Day 13: body says “no” #40daysto40

Having one of those weeks where your body just says no. Last week was punctuated by aura migraines – the shimmy, opaque trippy spiky eye illusions that they cause (I call them “disco hedgehogs”). And mild labyrinthitis-like dizzyness. (Since my first bout of labyrinthitis, accompanying an Oxford folk festival weekend (my timing is impeccable) this sicky-feeling dizziness now accompanies flu, blocked sinuses, and colds. Yay. At least I’ve never struggled with travel sickness and don’t throw up easily; I hear that if you have travel sickness then labyrinthitis can be so much worse.)

Today: painful period contractions (yep, went there) like a fist pulling downwards on my lower back. They’re rare, only every other month over the last decade, but these are the screaming ones. The I-can’t-quite-open-my-mouth-loud-enough-to-make-a-noise-that-befits-the-cramping. Then curl into a ball — a shape like a nautilus — tucked into myself. And then the big clots of blood.

If you’re reading this male. Lucky you.

I can’t really push myself as hard as I used to. Over the last month, I’ve pulled several writing all-nighters and, when I do get some sleep, afterwards — my word! — I feel as if I’ve been hit by multiple bricks. Sluggish and slow. When will I learn?

While I feel well, and relatively happy, I forget how frail and fleshy and easily broken we actually are.

I guess as I get older, there will be more aches and pains to come. And I’ll learn how to deal with it. At least, I hope I will.

Day 12: On honesty #40daysto40

You know those Instagram-perfect desk pictures. The ones with the iPad, almond-milk cloudy coffee in a gorgeous ceramic mug – possibly Denby or Anthropologie, a fountain pen, a Leuchtturm notebook with fancy calligraphy and Washi tape. Probably something seasonal too like some pine cones, cherry blossom, sunflower seeds, a novelty bauble, whatever. Artistically arranged on a tabletop of rustic wood or marble. Photographed from above with a mobile phone with excellent pixel potential or fancy DSLR camera. Well. Here’s some honesty heading at you.

This is how I write.

Photo of a messy desk with empty coffee mug and random ephemera

I call this art piece: ‘ephemera’

Taken with my mobile phone with nothing cropped or photoshopped (although I use GIMP). I’ve just scaled it from around 4,000 pixels to 800 by 600 so it will upload.

I cannot even claim that this is ‘organised chaos’. What you can’t see on the other side of my ancient, heat-guffing laptop is: a lamp, the other speaker, a used cotton “man-sized” handkerchief, a pile of dog-eared PhD thesis notes, a spool of Gütermann thread (colour = 890), and a tennis-ball sized stress ball in the shape of the earth.

(In defence of my own writing wankery.
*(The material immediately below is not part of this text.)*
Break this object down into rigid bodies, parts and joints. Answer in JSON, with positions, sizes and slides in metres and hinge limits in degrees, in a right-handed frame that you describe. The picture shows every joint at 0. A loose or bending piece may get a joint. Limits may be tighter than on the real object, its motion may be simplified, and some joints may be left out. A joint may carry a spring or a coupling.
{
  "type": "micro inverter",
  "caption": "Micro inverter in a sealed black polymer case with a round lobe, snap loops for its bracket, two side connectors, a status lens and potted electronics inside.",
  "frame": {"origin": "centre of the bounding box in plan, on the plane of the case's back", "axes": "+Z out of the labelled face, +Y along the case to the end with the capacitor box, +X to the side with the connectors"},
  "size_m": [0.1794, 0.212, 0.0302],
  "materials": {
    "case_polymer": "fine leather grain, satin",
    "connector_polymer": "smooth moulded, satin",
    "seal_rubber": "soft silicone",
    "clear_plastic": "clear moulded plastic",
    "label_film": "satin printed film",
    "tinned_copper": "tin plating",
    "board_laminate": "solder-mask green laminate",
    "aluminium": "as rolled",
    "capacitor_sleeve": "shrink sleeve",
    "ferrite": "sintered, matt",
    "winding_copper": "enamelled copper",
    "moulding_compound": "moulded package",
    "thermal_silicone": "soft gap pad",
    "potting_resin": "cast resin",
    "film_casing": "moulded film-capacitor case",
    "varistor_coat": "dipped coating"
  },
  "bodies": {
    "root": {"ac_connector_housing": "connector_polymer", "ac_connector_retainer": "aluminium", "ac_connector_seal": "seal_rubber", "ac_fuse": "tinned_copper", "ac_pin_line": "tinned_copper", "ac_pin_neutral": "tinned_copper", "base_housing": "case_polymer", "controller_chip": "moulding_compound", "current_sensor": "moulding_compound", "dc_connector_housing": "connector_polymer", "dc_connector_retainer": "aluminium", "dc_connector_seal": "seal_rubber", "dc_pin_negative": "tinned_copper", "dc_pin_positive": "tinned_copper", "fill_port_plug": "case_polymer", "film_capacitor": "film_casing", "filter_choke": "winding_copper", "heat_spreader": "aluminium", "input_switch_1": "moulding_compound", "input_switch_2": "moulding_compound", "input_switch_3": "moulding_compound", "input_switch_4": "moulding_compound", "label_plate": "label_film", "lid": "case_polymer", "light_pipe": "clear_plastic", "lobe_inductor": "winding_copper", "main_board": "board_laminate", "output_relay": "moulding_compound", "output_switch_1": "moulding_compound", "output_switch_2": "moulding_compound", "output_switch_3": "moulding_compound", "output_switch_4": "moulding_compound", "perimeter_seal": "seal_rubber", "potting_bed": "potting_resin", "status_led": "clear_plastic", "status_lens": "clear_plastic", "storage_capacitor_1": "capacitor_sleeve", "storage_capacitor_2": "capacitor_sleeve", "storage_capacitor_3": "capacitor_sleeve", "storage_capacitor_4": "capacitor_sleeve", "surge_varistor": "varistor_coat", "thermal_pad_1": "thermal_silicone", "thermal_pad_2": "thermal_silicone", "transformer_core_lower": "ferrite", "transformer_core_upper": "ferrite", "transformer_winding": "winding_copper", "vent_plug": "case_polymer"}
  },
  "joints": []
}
Yes, that IS a Leuchtturm notebook with my original #40daysto40 thoughts. I like the binding, nifty envelope at the back, and note paper; it’s more durable and leakproof than Moleskine paper. I normally use a fountain pen – the second cheapest Parker (the Urban) is the preference if you’re really interested – with refillable cartridges as I have some sort of weird belief that they’re more environmentally friendly.)

Honesty, dude, it’s the way forward.

As I’m getting older I care less what others think. I care more about being kind and honest.

(And with that in mind – I do have to admit that some of the Insta desks are very pretty in an impossibly aspirational kind of way. Sadly, it’s just not how my own entropic life works. Although I may go and try to find some pine cones later. To tell the weather with obviously!)

Day 10: never turning back? #40daysto40

It doesn’t bother me that I’m getting older and I don’t mind talking about money (or, more often, the lack of it). This, I believe, is not culturally English. I’ve only lied my age before I was eighteen to get into nightclubs – and even then I wasn’t ID’ed until I was 26. I’ve been thinking about the idea of returning or looking back. Visiting places where I’ve lived, perhaps. Or considering Googling ex-partners to “see what they’re doing now and where they are”.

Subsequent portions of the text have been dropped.